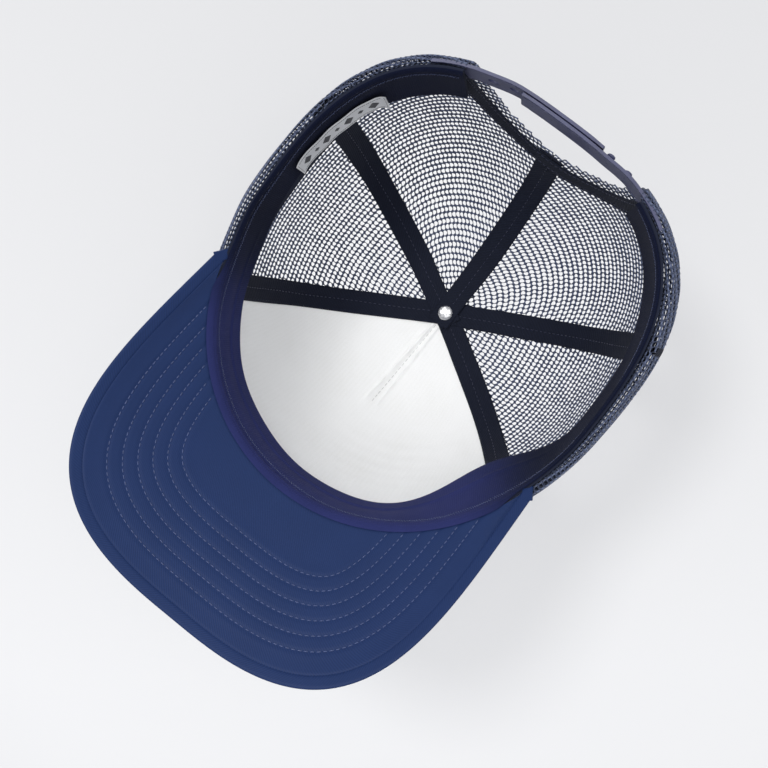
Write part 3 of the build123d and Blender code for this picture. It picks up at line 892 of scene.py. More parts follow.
def add_arch_tape():
    angle = np.linspace(0.10, math.pi - 0.10, 150)
    grow, full = across_strip(2.3, 11.3, 19)
    grow, turn = np.meshgrid(grow, angle)
    groove = 0.2 * sum(hump(grow, row, 0.45) for row in ARCH_ROWS)
    half = TAPE_THICKNESS / 2 * full
    outer = arch_wall(turn, grow, arch_depth(turn) - half)
    inner = arch_wall(turn, grow, arch_depth(turn) + half - groove)
    uv = np.stack((turn * ARCH_RUN, grow), -1)
    add_shell("arch_binding", outer, inner, uv, TAPE, "tape", replaces=("arch_tape",))
    path = np.linspace(0.13, math.pi - 0.13, 220)
    depth = arch_depth(path) + 0.35
    rows = [path_on(arch_wall, path, np.full_like(path, row), depth) for row in ARCH_ROWS]
    add_stitches("arch_stitches", rows, DARK_THREAD, "tape", **TAPE_STITCH)
    rows = [path_on(arch_wall, path, np.full_like(path, row), 0.0, -1) for row in ARCH_ROWS]
    add_stitches("arch_outer_stitches", rows, BLUE_THREAD, "mesh", pitch=2.6, length=1.9, width=0.4)


add_arch_tape()


# ---------------------------------------------------------------- sweatband and label
BAND_SEAM = 4.4          # height of the stitching that holds the band to the rim
BAND_FOLD = 24.0         # height of the fold where the padded strip ends


def band_slack(azimuth, height):
    """In front on the right the whole band hangs well off the wall."""
    return 10.0 * hump(azimuth, -56 * DEG, 21 * DEG) * smoothstep(4, BAND_WIDTH, height)


def band_relief(azimuth, height):
    """How far the face of the band's cloth stands towards the head, past its backing."""
    run = azimuth * BAND_RADIUS
    front = 1 - smoothstep(*RIM_BLEND, np.abs(azimuth))
    hem = 0.75 * hump(height, 1.6, 1.4)
    seam = -0.35 * hump(height, BAND_SEAM, 0.7)
    pad = 0.75 * hump(height, 14, 7.5) * front
    fold = 0.7 * hump(height, BAND_FOLD, 1.2) * front
    pucker = 0.13 * np.sin(run / 1.05) * hump(height, BAND_SEAM, 1.8)
    waves = 0.25 * np.sin(run / 17 + 0.6) + 0.15 * np.sin(run / 7.3 + height / 9)
    waves = waves * smoothstep(2, 10, height)
    return hem + seam + pad + fold + pucker + waves + band_slack(azimuth, height)


def add_sweatband():
    azimuth = np.linspace(-BAND_END, BAND_END, 560)
    height, full = across_strip(-0.9, BAND_WIDTH, 49, edge=1.2)
    extra = np.linspace(BAND_FOLD - 2, BAND_FOLD + 2, 7)
    height = np.concatenate((height, extra))
    full = np.concatenate((full, np.ones_like(extra)))
    order = np.argsort(height)
    height, full = height[order], full[order]
    up, around = np.meshgrid(height, azimuth)
    dip = 0.16 * hump(np.abs(around), 97 * DEG, 20 * DEG)
    up = up * (1 - dip * smoothstep(0.5, 1.0, up / BAND_WIDTH))

    def hang(inset):
        point = wall(around, np.maximum(up, 0), inset)
        point[..., 2] += np.minimum(up, 0)
        return point

    front = 1 - smoothstep(58 * DEG, 66 * DEG, np.abs(around))
    lip = 1.7 * front * (1 - smoothstep(-0.9, -0.1, up))
    outer = hang(BAND_INSET + band_slack(around, up) - lip)
    inner = hang(BAND_INSET + band_relief(around, up) + CLOTH_THICKNESS * full)
    uv = np.stack((around * BAND_RADIUS, up), -1)
    add_shell("sweatband", outer, inner, uv, BAND_CLOTH, "sweatband", replaces=("sweatband_face",))
    run = np.linspace(-BAND_END + 0.02, BAND_END - 0.02, 900)
    cloth_inset = BAND_INSET + CLOTH_THICKNESS
    height = np.full_like(run, BAND_SEAM)
    path = path_on(wall, run, height, cloth_inset + band_relief(run, height))
    add_stitches("band_seam_stitches", [path], DARK_THREAD, "sweatband", pitch=2.3, length=1.7)
    height = BAND_SEAM + 2.6 + 0.75 * np.where(np.arange(len(run)) % 2, 1.0, -1.0)
    path = path_on(wall, run, height, cloth_inset + 0.05 + band_relief(run, height))
    stitch = {"pitch": 1.9, "length": 0.9, "width": 0.32, "height": 0.2}
    add_stitches("band_cover_stitches", [path], BLUE_THREAD, "sweatband", **stitch)


LABEL_AZIMUTHS = (100.5 * DEG, 132.0 * DEG)
LABEL_HEIGHTS = (17.5, 31.5)
LABEL_RADIUS = 87.0
LABEL_INSET = 7.3
LABEL_HALF_THICKNESS = 0.2
LOZENGES = 7


def label_place(azimuth, height, depth):
    """The label lies on the band and curls up a little at its ends."""
    low, high = LABEL_AZIMUTHS
    to_low = (azimuth - low) * LABEL_RADIUS
    to_high = (high - azimuth) * LABEL_RADIUS
    curl = 1.6 * np.clip(1 - to_high / 5.0, 0, 1) ** 2 + 0.9 * np.clip(1 - to_low / 4.0, 0, 1) ** 2
    corner = 1.2 * np.clip(1 - to_high / 6.0, 0, 1) ** 2 * smoothstep(24, 33, height)
    wave = 0.15 * np.sin(azimuth * 40)
    tilt = 4.5 * np.clip((high - azimuth) / (high - low), 0, 1)
    return wall(azimuth, height - tilt, LABEL_INSET + depth + curl + corner + wave)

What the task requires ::
Give back the data above exactly as it appears.

Solution ::
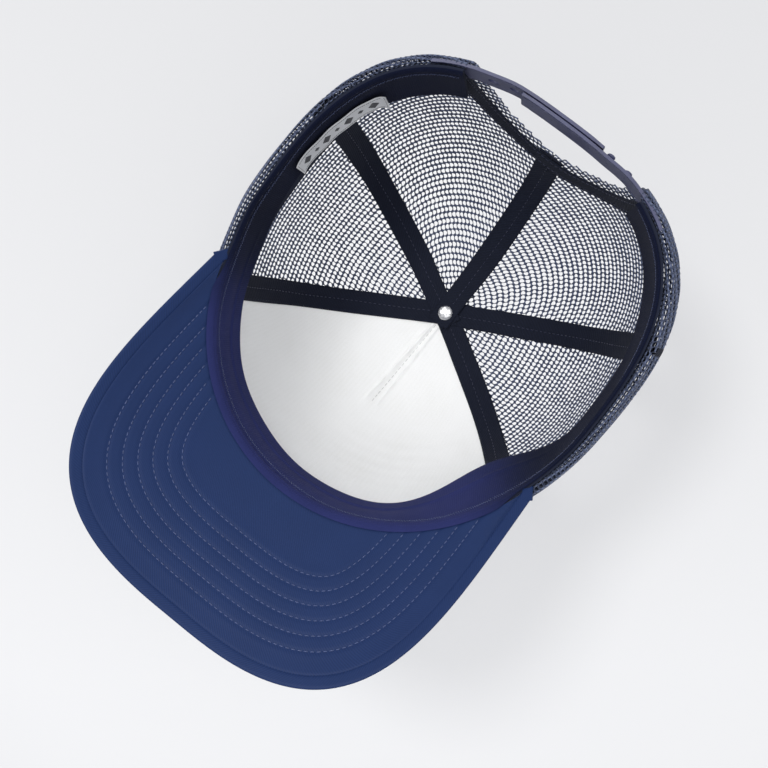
Write part 3 of the build123d and Blender code for this picture. It picks up at line 892 of scene.py. More parts follow.
def add_arch_tape():
    angle = np.linspace(0.10, math.pi - 0.10, 150)
    grow, full = across_strip(2.3, 11.3, 19)
    grow, turn = np.meshgrid(grow, angle)
    groove = 0.2 * sum(hump(grow, row, 0.45) for row in ARCH_ROWS)
    half = TAPE_THICKNESS / 2 * full
    outer = arch_wall(turn, grow, arch_depth(turn) - half)
    inner = arch_wall(turn, grow, arch_depth(turn) + half - groove)
    uv = np.stack((turn * ARCH_RUN, grow), -1)
    add_shell("arch_binding", outer, inner, uv, TAPE, "tape", replaces=("arch_tape",))
    path = np.linspace(0.13, math.pi - 0.13, 220)
    depth = arch_depth(path) + 0.35
    rows = [path_on(arch_wall, path, np.full_like(path, row), depth) for row in ARCH_ROWS]
    add_stitches("arch_stitches", rows, DARK_THREAD, "tape", **TAPE_STITCH)
    rows = [path_on(arch_wall, path, np.full_like(path, row), 0.0, -1) for row in ARCH_ROWS]
    add_stitches("arch_outer_stitches", rows, BLUE_THREAD, "mesh", pitch=2.6, length=1.9, width=0.4)


add_arch_tape()


# ---------------------------------------------------------------- sweatband and label
BAND_SEAM = 4.4          # height of the stitching that holds the band to the rim
BAND_FOLD = 24.0         # height of the fold where the padded strip ends


def band_slack(azimuth, height):
    """In front on the right the whole band hangs well off the wall."""
    return 10.0 * hump(azimuth, -56 * DEG, 21 * DEG) * smoothstep(4, BAND_WIDTH, height)


def band_relief(azimuth, height):
    """How far the face of the band's cloth stands towards the head, past its backing."""
    run = azimuth * BAND_RADIUS
    front = 1 - smoothstep(*RIM_BLEND, np.abs(azimuth))
    hem = 0.75 * hump(height, 1.6, 1.4)
    seam = -0.35 * hump(height, BAND_SEAM, 0.7)
    pad = 0.75 * hump(height, 14, 7.5) * front
    fold = 0.7 * hump(height, BAND_FOLD, 1.2) * front
    pucker = 0.13 * np.sin(run / 1.05) * hump(height, BAND_SEAM, 1.8)
    waves = 0.25 * np.sin(run / 17 + 0.6) + 0.15 * np.sin(run / 7.3 + height / 9)
    waves = waves * smoothstep(2, 10, height)
    return hem + seam + pad + fold + pucker + waves + band_slack(azimuth, height)


def add_sweatband():
    azimuth = np.linspace(-BAND_END, BAND_END, 560)
    height, full = across_strip(-0.9, BAND_WIDTH, 49, edge=1.2)
    extra = np.linspace(BAND_FOLD - 2, BAND_FOLD + 2, 7)
    height = np.concatenate((height, extra))
    full = np.concatenate((full, np.ones_like(extra)))
    order = np.argsort(height)
    height, full = height[order], full[order]
    up, around = np.meshgrid(height, azimuth)
    dip = 0.16 * hump(np.abs(around), 97 * DEG, 20 * DEG)
    up = up * (1 - dip * smoothstep(0.5, 1.0, up / BAND_WIDTH))

    def hang(inset):
        point = wall(around, np.maximum(up, 0), inset)
        point[..., 2] += np.minimum(up, 0)
        return point

    front = 1 - smoothstep(58 * DEG, 66 * DEG, np.abs(around))
    lip = 1.7 * front * (1 - smoothstep(-0.9, -0.1, up))
    outer = hang(BAND_INSET + band_slack(around, up) - lip)
    inner = hang(BAND_INSET + band_relief(around, up) + CLOTH_THICKNESS * full)
    uv = np.stack((around * BAND_RADIUS, up), -1)
    add_shell("sweatband", outer, inner, uv, BAND_CLOTH, "sweatband", replaces=("sweatband_face",))
    run = np.linspace(-BAND_END + 0.02, BAND_END - 0.02, 900)
    cloth_inset = BAND_INSET + CLOTH_THICKNESS
    height = np.full_like(run, BAND_SEAM)
    path = path_on(wall, run, height, cloth_inset + band_relief(run, height))
    add_stitches("band_seam_stitches", [path], DARK_THREAD, "sweatband", pitch=2.3, length=1.7)
    height = BAND_SEAM + 2.6 + 0.75 * np.where(np.arange(len(run)) % 2, 1.0, -1.0)
    path = path_on(wall, run, height, cloth_inset + 0.05 + band_relief(run, height))
    stitch = {"pitch": 1.9, "length": 0.9, "width": 0.32, "height": 0.2}
    add_stitches("band_cover_stitches", [path], BLUE_THREAD, "sweatband", **stitch)


LABEL_AZIMUTHS = (100.5 * DEG, 132.0 * DEG)
LABEL_HEIGHTS = (17.5, 31.5)
LABEL_RADIUS = 87.0
LABEL_INSET = 7.3
LABEL_HALF_THICKNESS = 0.2
LOZENGES = 7


def label_place(azimuth, height, depth):
    """The label lies on the band and curls up a little at its ends."""
    low, high = LABEL_AZIMUTHS
    to_low = (azimuth - low) * LABEL_RADIUS
    to_high = (high - azimuth) * LABEL_RADIUS
    curl = 1.6 * np.clip(1 - to_high / 5.0, 0, 1) ** 2 + 0.9 * np.clip(1 - to_low / 4.0, 0, 1) ** 2
    corner = 1.2 * np.clip(1 - to_high / 6.0, 0, 1) ** 2 * smoothstep(24, 33, height)
    wave = 0.15 * np.sin(azimuth * 40)
    tilt = 4.5 * np.clip((high - azimuth) / (high - low), 0, 1)
    return wall(azimuth, height - tilt, LABEL_INSET + depth + curl + corner + wave)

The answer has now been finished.